A total of 50 family members died that day; 38 were recovered and 12 remain buried under the rubble, including her mother and sister, below our feet.

The government offered to relocate the survivors and provide disaster relief, but she didn’t want to go anywhere with so much family still missing.  So she and her surviving family built a shelter on top of the debris field and stayed, slowly digging day by day, collecting rainwater and tending to a makeshift memorial.

Because they chose to stay, they are no longer eligible for any disaster relief.

The government will come in a few weeks to begin clearing the rubble in search of the missing, but the town will not be reconstructed.  She’s been searching for over a year, herself and less than a dozen other relatives.

Sometimes you can say more without a photo

I wanted so badly to ask her for a photo, to help give some perspective to what happened, but I couldn’t bring myself to do it.  

If I had been able to spend even just a few hours with them, learning their story and documenting their life today, I would have no problem with it and am confident they wouldn’t either.

But we only had a few minutes.  Asking her for a photo would have felt like I was just collecting a souvenir of her hardship.  At least that’s how I felt in the moment.  We just listened instead.

As we were leaving, everyone’s eyes red from emotion, we thanked her for sharing her story.  She in turn genuinely thanked us for listening.

She told us that she feels forgotten out there.  No one ever stops by, no one talks to her, no one checks in, and no one knows her story.  All she wanted was an attentive ear, and we were thankful for the opportunity to oblige.

We returned to the hotel and watched the volcano magnificently erupt again that night. But it wasn’t the same for anyone, knowing she was under it all, refusing to abandon her family.

I was here in Guatemala to teach indigenous Mayan children all about visual storytelling, and how important environmental portraits were to telling that story. But there are times when it’s better to leave the lens cap on.

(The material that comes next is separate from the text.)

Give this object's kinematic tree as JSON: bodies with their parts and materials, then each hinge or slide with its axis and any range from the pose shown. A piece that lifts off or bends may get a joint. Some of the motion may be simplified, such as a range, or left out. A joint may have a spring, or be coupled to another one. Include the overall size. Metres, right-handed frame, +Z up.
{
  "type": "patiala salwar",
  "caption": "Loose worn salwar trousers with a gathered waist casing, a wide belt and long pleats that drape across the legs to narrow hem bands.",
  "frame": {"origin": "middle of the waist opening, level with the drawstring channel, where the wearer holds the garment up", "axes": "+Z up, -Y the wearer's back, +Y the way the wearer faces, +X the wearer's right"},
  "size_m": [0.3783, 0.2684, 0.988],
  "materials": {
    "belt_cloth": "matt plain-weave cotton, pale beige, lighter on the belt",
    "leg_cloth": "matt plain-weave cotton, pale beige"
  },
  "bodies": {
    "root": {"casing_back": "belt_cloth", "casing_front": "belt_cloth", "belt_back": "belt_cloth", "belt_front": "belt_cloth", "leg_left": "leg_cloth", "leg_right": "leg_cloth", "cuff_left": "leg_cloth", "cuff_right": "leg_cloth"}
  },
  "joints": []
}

Would you have asked for the photo?

Daniel Mateus

Thursday 8th of August 2019

Hey John, great work you made with this post.

We know that, specially in photography, we have rules to follow before we click the shutter. But sometimes, we also have to break or change the rules because the situation that is in front of us. If we don´t make it different, the image will be empty, there will be no message. One of the characteristic of photography is that the images that you create will help you to travel in time. Just by looking at it you will remember all that happen when you where there, what was said, how the day was going or what you even had to do that you didn´t planned.

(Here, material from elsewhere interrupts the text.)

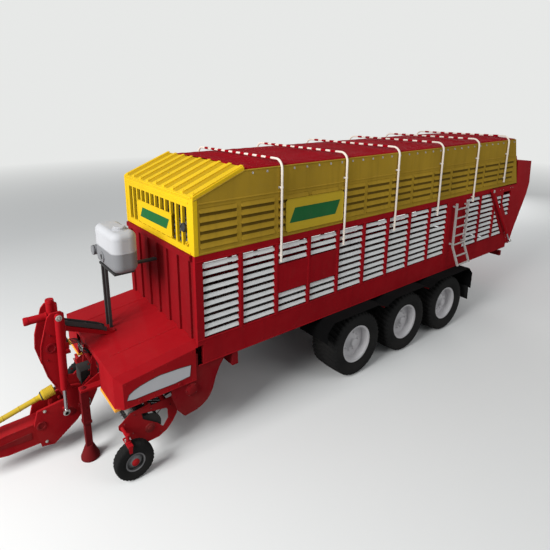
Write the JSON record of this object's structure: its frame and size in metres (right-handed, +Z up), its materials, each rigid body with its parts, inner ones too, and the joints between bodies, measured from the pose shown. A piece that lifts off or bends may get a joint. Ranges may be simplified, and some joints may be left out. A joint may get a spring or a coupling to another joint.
{
  "type": "loader wagon",
  "caption": "Towed three-axle forage loader wagon with slatted load space, pickup, feed rotor, hinged drawbar, parking jack and lifting tailgate.",
  "frame": {"origin": "on the ground, in the middle of the wagon's length and width", "axes": "+X towards the tractor, +Y to the wagon's left, +Z up"},
  "size_m": [12.355, 2.8, 3.972],
  "materials": {
    "red_paint": "gloss paint",
    "yellow_paint": "gloss paint",
    "white_slats": "satin paint",
    "galvanised": "galvanised",
    "tarpaulin": "coated cloth",
    "deck": "worn paint",
    "bare_steel": "worn steel",
    "chrome_rod": "polished",
    "yellow_plastic": "moulded",
    "black_plastic": "moulded",
    "grey_plastic": "moulded",
    "tyre_rubber": "rubber",
    "rim_paint": "satin paint",
    "lamp_red": "clear plastic"
  },
  "bodies": {
    "chassis": {"axles": "red_paint", "chassis_frame": "red_paint", "cross_members": "red_paint", "floor": "deck", "front_roof": "yellow_paint", "front_wall": "red_paint", "gearbox": "bare_steel", "headstock": "red_paint", "hood": "red_paint", "hood_guard": "yellow_paint", "jack_tube": "red_paint", "ladder": "galvanised", "mudguards": "black_plastic", "rear_lamps": "lamp_red", "roof_cover": "tarpaulin", "roof_hoops": "galvanised", "rotor_housing": "red_paint", "scraper_floor": "bare_steel", "side_slats": "white_slats", "side_walls": "red_paint", "tank": "grey_plastic", "tank_frame": "black_plastic", "upper_front": "yellow_paint", "upper_sides": "yellow_paint"},
    "rotor": {"feed_rotor": "bare_steel"},
    "pickup": {"pickup_frame": "red_paint", "stripper_bands": "bare_steel"},
    "reel": {"pickup_reel": "bare_steel"},
    "roller": {"crop_roller": "bare_steel"},
    "jack": {"jack_leg": "red_paint"},
    "drawbar": {"drawbar": "red_paint", "hitch_cup": "bare_steel", "shaft_guard": "yellow_plastic"},
    "drive_shaft": {"drive_shaft": "bare_steel"},
    "ram_barrels": {"ram_barrels": "red_paint"},
    "ram_rods": {"ram_rods": "chrome_rod"},
    "tailgate": {"tailgate": "red_paint", "cheek_slats": "white_slats"},
    "tail_barrels": {"tail_barrels": "red_paint"},
    "tail_rods": {"tail_rods": "chrome_rod"},
    "gauge_wheel_left": {"gauge_tyre_left": "tyre_rubber", "gauge_rim_left": "rim_paint"},
    "wheel_1_left": {"tyre_1_left": "tyre_rubber", "rim_1_left": "rim_paint"},
    "knuckle_1_left": {"knuckle_1_left": "red_paint"},
    "wheel_2_left": {"tyre_2_left": "tyre_rubber", "rim_2_left": "rim_paint"},
    "wheel_3_left": {"tyre_3_left": "tyre_rubber", "rim_3_left": "rim_paint"},
    "knuckle_3_left": {"knuckle_3_left": "red_paint"},
    "gauge_wheel_right": {"gauge_tyre_right": "tyre_rubber", "gauge_rim_right": "rim_paint"},
    "wheel_1_right": {"tyre_1_right": "tyre_rubber", "rim_1_right": "rim_paint"},
    "knuckle_1_right": {"knuckle_1_right": "red_paint"},
    "wheel_2_right": {"tyre_2_right": "tyre_rubber", "rim_2_right": "rim_paint"},
    "wheel_3_right": {"tyre_3_right": "tyre_rubber", "rim_3_right": "rim_paint"},
    "knuckle_3_right": {"knuckle_3_right": "red_paint"}
  },
  "joints": [
    {"name": "steer_1_left", "type": "hinge", "parent": "chassis", "child": "knuckle_1_left", "pos_m": [0.2475, 0.69, 0.592], "axis": [0, 0, 1], "range_deg": [-15, 15]},
    {"name": "wheel_1_left_spin", "type": "hinge", "parent": "knuckle_1_left", "child": "wheel_1_left", "pos_m": [0.2475, 1.068, 0.592], "axis": [0, 1, 0], "continuous": true},
    {"name": "wheel_2_left_spin", "type": "hinge", "parent": "chassis", "child": "wheel_2_left", "pos_m": [-1.1335, 1.068, 0.592], "axis": [0, 1, 0], "continuous": true},
    {"name": "steer_3_left", "type": "hinge", "parent": "chassis", "child": "knuckle_3_left", "pos_m": [-2.5145, 0.69, 0.592], "axis": [0, 0, 1], "range_deg": [-15, 15]},
    {"name": "wheel_3_left_spin", "type": "hinge", "parent": "knuckle_3_left", "child": "wheel_3_left", "pos_m": [-2.5145, 1.068, 0.592], "axis": [0, 1, 0], "continuous": true},
    {"name": "gauge_wheel_left_spin", "type": "hinge", "parent": "pickup", "child": "gauge_wheel_left", "pos_m": [4.2975, 1.15, 0.265], "axis": [0, 1, 0], "continuous": true},
    {"name": "steer_1_right", "type": "hinge", "parent": "chassis", "child": "knuckle_1_right", "pos_m": [0.2475, -0.69, 0.592], "axis": [0, 0, 1], "range_deg": [-15, 15]},
    {"name": "wheel_1_right_spin", "type": "hinge", "parent": "knuckle_1_right", "child": "wheel_1_right", "pos_m": [0.2475, -1.068, 0.592], "axis": [0, 1, 0], "continuous": true},
    {"name": "wheel_2_right_spin", "type": "hinge", "parent": "chassis", "child": "wheel_2_right", "pos_m": [-1.1335, -1.068, 0.592], "axis": [0, 1, 0], "continuous": true},
    {"name": "steer_3_right", "type": "hinge", "parent": "chassis", "child": "knuckle_3_right", "pos_m": [-2.5145, -0.69, 0.592], "axis": [0, 0, 1], "range_deg": [-15, 15]},
    {"name": "wheel_3_right_spin", "type": "hinge", "parent": "knuckle_3_right", "child": "wheel_3_right", "pos_m": [-2.5145, -1.068, 0.592], "axis": [0, 1, 0], "continuous": true},
    {"name": "gauge_wheel_right_spin", "type": "hinge", "parent": "pickup", "child": "gauge_wheel_right", "pos_m": [4.2975, -1.15, 0.265], "axis": [0, 1, 0], "continuous": true},
    {"name": "rotor_spin", "type": "hinge", "parent": "chassis", "child": "rotor", "pos_m": [3.4125, 0, 0.92], "axis": [0, 1, 0], "continuous": true},
    {"name": "pickup_lift", "type": "hinge", "parent": "chassis", "child": "pickup", "pos_m": [3.5025, 0, 0.9], "axis": [0, -1, 0], "range_deg": [0, 14]},
    {"name": "reel_spin", "type": "hinge", "parent": "pickup", "child": "reel", "pos_m": [3.9825, 0, 0.47], "axis": [0, 1, 0], "continuous": true},
    {"name": "roller_spin", "type": "hinge", "parent": "pickup", "child": "roller", "pos_m": [4.2125, 0, 0.76], "axis": [0, 1, 0], "continuous": true},
    {"name": "jack_slide", "type": "slide", "parent": "chassis", "child": "jack", "axis": [0, 0, 1], "range_m": [0, 0.34]},
    {"name": "drawbar_lift", "type": "hinge", "parent": "chassis", "child": "drawbar", "pos_m": [4.6025, 0, 0.69], "axis": [0, -1, 0], "range_deg": [-8, 14]},
    {"name": "shaft_spin", "type": "hinge", "parent": "drawbar", "child": "drive_shaft", "pos_m": [4.9225, 0, 0.925], "axis": [0.9669, 0, -0.2552], "continuous": true},
    {"name": "ram_tilt", "type": "hinge", "parent": "chassis", "child": "ram_barrels", "pos_m": [4.8285, 0, 2.07], "axis": [0, -1, 0], "range_deg": [-3, 3]},
    {"name": "ram_stroke", "type": "slide", "parent": "ram_barrels", "child": "ram_rods", "axis": [0.029, 0, -0.9996], "range_m": [-0.08, 0.05]},
    {"name": "tailgate_lift", "type": "hinge", "parent": "chassis", "child": "tailgate", "pos_m": [-5.3475, 0, 3.42], "axis": [0, 1, 0], "range_deg": [0, 70]},
    {"name": "tail_ram_tilt", "type": "hinge", "parent": "chassis", "child": "tail_barrels", "pos_m": [-4.2575, 0, 2.761], "axis": [0, 1, 0], "range_deg": [0, 53]},
    {"name": "tail_ram_stroke", "type": "slide", "parent": "tail_barrels", "child": "tail_rods", "axis": [-0.6421, 0, -0.7666], "range_m": [0, 1.3]}
  ],
  "couplings": [
    {"joint": "ram_tilt", "follows": "drawbar_lift", "ratio": -0.005},
    {"joint": "ram_stroke", "follows": "drawbar_lift", "m_per_rad": -0.2645},
    {"joint": "tail_ram_tilt", "follows": "tailgate_lift", "ratio": 0.719},
    {"joint": "tail_ram_stroke", "follows": "tailgate_lift", "m_per_rad": 1.007},
    {"joint": "steer_1_right", "follows": "steer_1_left", "ratio": 1},
    {"joint": "steer_3_left", "follows": "steer_1_left", "ratio": -1},
    {"joint": "steer_3_right", "follows": "steer_1_left", "ratio": -1}
  ]
}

We try to do our best, that´s what matters!

Have a blessed day !! :-)

John Peltier

Thursday 8th of August 2019

Thanks Daniel. I know that I won't need a photo to remember that moment. I know this is an extreme example, but I guess this is why only very few photographers have made a name for themselves as exceptional war photographers.

John Piacentini

Wednesday 7th of August 2019

John,There’s never the wrong time to do the right thing. A photo could not have captured what you described.

Old cousin John

John Peltier

Thursday 8th of August 2019

I like the way you phrased that John, thanks!

Sharon

Wednesday 7th of August 2019

Not all moments are meant to be immortalized. But it is definitely good “food for thought” because some of the most powerful images were taken during painful and very personal moments in history. I’ll have to think on this one some more.

John Peltier

Thursday 8th of August 2019

Yes, some people can do it and have immortalized some important moments. Definitely something to think about.

Shiraz Dalal

Wednesday 7th of August 2019

Well done! Some things are better told through stories. Even being a photographer sometimes it’s better to put the camera down. Tasteful! Well done man! Thanks for sharing your perspective.

John Peltier

Wednesday 7th of August 2019

Thanks Daz, glad you thought so! Yes, putting the camera down...problems, right?